Implement Quicksort in Java by sorting in parallel after partitioning; for this, the parent thread can continue sorting one segment and a child thread is created for sorting the other segment. However, create a new thread only if both segments contain more than `S` elements; otherwise, sort sequentially both segments.

In [14]:
from threading import Thread
from random import randint
from time import time

def partition(p, r): 
    x, i = a[r], p - 1
    for j in range(p, r):
        if a[j] <= x: 
            i += 1; a[i], a[j] = a[j], a[i]
    a[i + 1], a[r] = a[r], a[i + 1]
    return i + 1;
    

def sequentialsort(p, r):
    if p < r:
        q = partition(p, r)
        sequentialsort(p, q - 1)
        sequentialsort(q + 1, r)
        
def parallelsort(p, r):
    if p < r:
        q = partition(p, r)

        if q - p <= S or r - q <= S:
            sequentialsort(p, q - 1)
            sequentialsort(q + 1, r)

        else:
            #source: https://stackoverflow.com/questions/35244577/is-it-possible-to-use-an-inline-function-in-a-thread-call
            lt = Thread(target=lambda : parallelsort(p, q - 1)) 
            rt = Thread(target=lambda : parallelsort(q + 1, r))

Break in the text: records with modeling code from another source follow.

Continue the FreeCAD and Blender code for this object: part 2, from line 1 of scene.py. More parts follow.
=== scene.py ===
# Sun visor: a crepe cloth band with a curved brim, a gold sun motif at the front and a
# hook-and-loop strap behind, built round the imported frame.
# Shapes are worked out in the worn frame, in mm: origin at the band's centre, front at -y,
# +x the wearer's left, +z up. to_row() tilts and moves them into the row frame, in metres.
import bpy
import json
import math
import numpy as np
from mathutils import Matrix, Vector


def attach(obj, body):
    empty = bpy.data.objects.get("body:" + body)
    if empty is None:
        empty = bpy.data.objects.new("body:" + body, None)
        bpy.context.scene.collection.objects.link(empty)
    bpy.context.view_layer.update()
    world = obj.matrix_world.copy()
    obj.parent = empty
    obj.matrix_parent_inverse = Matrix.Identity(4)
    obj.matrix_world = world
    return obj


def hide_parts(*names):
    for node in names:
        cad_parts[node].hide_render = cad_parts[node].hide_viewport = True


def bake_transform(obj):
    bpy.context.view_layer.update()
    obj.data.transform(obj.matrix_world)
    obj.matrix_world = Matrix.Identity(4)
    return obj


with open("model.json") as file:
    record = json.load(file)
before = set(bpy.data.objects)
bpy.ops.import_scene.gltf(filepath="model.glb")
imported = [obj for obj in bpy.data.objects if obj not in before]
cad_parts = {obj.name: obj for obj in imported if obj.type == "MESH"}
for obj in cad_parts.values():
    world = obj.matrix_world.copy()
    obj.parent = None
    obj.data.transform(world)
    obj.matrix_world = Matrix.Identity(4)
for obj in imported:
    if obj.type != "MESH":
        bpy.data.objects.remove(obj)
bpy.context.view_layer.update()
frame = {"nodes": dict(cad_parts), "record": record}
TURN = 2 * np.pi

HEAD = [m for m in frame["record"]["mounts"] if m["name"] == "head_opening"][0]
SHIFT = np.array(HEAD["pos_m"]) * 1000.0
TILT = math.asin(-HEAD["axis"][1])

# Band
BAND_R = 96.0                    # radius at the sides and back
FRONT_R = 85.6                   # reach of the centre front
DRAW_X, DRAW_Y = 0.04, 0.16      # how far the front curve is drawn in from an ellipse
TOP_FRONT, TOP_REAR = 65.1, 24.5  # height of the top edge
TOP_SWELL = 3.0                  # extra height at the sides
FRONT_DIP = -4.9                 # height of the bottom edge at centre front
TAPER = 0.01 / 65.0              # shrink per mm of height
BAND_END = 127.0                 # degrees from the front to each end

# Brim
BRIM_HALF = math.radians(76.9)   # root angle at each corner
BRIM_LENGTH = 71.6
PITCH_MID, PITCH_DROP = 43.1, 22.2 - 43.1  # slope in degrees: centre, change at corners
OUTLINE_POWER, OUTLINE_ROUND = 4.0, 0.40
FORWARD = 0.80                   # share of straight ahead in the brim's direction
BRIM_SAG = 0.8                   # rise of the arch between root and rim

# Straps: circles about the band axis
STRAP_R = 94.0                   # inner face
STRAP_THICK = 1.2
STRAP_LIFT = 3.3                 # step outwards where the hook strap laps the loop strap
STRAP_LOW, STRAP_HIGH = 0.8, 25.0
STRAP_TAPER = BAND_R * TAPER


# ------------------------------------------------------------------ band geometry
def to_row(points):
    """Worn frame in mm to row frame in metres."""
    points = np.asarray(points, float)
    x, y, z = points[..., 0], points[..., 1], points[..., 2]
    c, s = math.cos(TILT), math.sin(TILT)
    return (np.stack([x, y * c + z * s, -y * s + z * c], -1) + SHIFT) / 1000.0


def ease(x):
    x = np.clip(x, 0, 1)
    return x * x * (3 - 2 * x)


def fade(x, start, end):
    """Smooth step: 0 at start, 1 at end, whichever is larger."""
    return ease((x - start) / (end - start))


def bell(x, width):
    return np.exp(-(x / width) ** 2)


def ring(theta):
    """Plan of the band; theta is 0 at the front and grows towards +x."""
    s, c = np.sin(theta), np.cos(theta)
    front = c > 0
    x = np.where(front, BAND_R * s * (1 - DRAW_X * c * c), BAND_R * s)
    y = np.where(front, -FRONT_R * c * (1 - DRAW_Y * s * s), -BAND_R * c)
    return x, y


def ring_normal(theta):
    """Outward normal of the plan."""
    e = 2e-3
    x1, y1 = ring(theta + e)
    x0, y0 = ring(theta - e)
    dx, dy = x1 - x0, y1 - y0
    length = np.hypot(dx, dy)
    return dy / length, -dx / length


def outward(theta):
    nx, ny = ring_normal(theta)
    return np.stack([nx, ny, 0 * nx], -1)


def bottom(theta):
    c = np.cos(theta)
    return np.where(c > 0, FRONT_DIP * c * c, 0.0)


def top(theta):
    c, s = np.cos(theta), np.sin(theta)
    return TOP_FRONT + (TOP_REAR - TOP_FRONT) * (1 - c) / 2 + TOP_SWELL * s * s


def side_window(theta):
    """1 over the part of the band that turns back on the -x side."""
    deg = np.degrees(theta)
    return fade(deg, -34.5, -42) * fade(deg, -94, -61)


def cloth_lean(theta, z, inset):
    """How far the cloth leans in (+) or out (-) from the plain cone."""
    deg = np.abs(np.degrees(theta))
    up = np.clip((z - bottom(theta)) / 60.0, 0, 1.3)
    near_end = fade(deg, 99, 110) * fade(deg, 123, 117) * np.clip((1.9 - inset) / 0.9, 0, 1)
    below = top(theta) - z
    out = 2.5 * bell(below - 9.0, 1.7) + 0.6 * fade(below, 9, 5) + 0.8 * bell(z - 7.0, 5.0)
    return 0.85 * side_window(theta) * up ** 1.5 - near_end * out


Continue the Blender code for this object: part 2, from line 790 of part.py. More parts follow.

            lt.start(); rt.start()
            lt.join(); rt.join()

def quicksort(N, step):
    global a, S
    a, S = [randint(0, 10000) for _ in range(N)], step

    start = time()    
    parallelsort(0, N - 1)
    end = time()

    print(str(int((end - start) * 1000)) + " ms")
    for i in range(1, N): assert a[i - 1] <= a[i]    

Use the cell below to test your implementation.

In [15]:
quicksort(100000, 1)

5968 ms


In [16]:
quicksort(100000, 10)

2017 ms


In [10]:
quicksort(100000, 100)

671 ms


In [11]:
quicksort(100000, 1000)

471 ms


In [12]:
quicksort(100000, 10000)

431 ms


In [13]:
quicksort(100000, 100000)

284 ms


Now summarize your observations about the running time for varying values of `S` and explain!

I notice that as the value of S increases, our run time decreases. since we split the work up into more threads.